Track down every line below that holds "hinge" and copy it.
►
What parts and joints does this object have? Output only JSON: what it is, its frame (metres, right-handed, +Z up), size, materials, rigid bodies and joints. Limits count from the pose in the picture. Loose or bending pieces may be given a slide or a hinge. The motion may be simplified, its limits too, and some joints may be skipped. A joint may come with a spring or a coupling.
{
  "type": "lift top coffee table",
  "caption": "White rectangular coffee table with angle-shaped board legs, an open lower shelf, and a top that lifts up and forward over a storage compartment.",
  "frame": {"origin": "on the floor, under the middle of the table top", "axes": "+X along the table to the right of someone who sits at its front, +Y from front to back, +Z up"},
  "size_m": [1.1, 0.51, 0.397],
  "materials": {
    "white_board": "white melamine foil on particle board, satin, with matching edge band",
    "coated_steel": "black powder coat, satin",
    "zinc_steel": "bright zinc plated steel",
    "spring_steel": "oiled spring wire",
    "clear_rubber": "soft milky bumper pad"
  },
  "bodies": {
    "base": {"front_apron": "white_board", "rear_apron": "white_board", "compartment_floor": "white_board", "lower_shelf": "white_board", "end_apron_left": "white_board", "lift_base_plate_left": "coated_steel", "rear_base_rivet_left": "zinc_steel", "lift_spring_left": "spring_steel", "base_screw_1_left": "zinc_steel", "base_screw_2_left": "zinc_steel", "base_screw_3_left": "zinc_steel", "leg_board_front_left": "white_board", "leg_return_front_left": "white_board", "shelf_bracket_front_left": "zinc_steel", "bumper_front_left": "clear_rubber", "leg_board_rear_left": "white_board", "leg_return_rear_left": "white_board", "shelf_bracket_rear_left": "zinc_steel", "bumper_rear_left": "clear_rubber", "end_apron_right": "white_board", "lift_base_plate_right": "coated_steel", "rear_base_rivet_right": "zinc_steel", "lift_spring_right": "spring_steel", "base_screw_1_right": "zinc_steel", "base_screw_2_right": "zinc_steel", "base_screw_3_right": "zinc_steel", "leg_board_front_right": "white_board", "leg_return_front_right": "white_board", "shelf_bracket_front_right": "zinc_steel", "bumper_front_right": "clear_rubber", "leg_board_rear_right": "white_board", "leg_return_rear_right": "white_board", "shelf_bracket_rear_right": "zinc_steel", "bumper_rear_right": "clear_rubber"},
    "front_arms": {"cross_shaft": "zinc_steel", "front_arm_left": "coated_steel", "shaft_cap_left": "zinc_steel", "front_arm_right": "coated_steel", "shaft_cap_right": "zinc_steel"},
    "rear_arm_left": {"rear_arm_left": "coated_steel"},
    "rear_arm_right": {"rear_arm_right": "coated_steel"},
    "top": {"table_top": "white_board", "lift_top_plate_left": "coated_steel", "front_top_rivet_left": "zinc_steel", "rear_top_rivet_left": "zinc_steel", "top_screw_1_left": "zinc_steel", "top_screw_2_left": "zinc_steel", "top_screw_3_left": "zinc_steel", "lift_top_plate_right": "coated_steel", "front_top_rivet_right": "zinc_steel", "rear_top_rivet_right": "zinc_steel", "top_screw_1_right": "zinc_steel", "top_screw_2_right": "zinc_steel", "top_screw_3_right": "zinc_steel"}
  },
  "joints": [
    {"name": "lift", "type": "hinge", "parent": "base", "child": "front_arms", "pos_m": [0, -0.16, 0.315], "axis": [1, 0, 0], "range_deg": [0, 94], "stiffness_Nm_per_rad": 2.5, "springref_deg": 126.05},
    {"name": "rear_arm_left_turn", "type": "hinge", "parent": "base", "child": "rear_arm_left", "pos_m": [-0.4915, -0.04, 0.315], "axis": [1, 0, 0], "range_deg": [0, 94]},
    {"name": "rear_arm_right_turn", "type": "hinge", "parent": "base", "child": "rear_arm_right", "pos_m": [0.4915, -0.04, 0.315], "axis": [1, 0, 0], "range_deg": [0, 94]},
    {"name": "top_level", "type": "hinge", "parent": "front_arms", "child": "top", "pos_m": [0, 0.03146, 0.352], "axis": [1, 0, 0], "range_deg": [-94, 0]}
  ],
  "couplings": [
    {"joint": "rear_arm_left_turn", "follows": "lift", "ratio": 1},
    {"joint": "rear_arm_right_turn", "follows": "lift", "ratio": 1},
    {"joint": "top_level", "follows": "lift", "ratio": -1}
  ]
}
◄
►
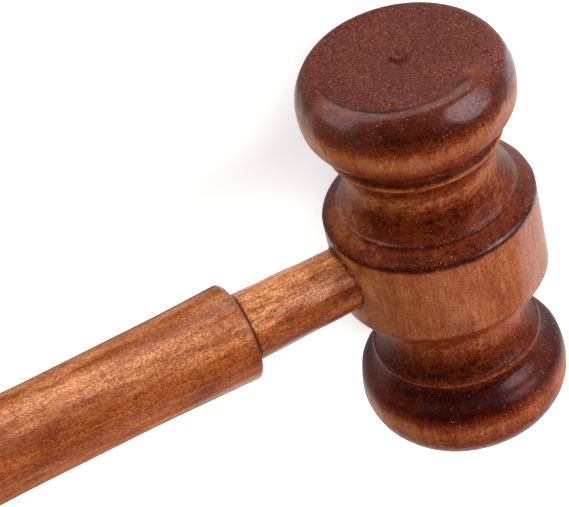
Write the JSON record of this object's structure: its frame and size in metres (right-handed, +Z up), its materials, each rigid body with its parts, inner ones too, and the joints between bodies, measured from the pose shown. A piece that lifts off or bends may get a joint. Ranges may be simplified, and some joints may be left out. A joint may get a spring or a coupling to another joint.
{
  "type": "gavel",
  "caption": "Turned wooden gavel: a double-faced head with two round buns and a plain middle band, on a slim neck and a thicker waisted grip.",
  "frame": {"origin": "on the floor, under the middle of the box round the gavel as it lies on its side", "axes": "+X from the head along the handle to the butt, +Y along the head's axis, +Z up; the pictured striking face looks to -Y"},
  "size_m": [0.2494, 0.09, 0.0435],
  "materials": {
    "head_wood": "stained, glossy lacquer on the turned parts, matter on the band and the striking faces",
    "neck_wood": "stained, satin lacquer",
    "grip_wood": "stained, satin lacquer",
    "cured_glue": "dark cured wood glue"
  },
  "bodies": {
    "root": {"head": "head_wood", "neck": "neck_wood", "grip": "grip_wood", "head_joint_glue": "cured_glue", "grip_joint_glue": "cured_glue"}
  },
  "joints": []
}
◄
- **SOLUTION TO THIS EXERCISE**
What parts and joints does this object have? Output only JSON: what it is, its frame (metres, right-handed, +Z up), size, materials, rigid bodies and joints. Limits count from the pose in the picture. Loose or bending pieces may be given a slide or a hinge. The motion may be simplified, its limits too, and some joints may be skipped. A joint may come with a spring or a coupling.
    {"name": "lift", "type": "hinge", "parent": "base", "child": "front_arms", "pos_m": [0, -0.16, 0.315], "axis": [1, 0, 0], "range_deg": [0, 94], "stiffness_Nm_per_rad": 2.5, "springref_deg": 126.05},
    {"name": "rear_arm_left_turn", "type": "hinge", "parent": "base", "child": "rear_arm_left", "pos_m": [-0.4915, -0.04, 0.315], "axis": [1, 0, 0], "range_deg": [0, 94]},
    {"name": "rear_arm_right_turn", "type": "hinge", "parent": "base", "child": "rear_arm_right", "pos_m": [0.4915, -0.04, 0.315], "axis": [1, 0, 0], "range_deg": [0, 94]},
    {"name": "top_level", "type": "hinge", "parent": "front_arms", "child": "top", "pos_m": [0, 0.03146, 0.352], "axis": [1, 0, 0], "range_deg": [-94, 0]}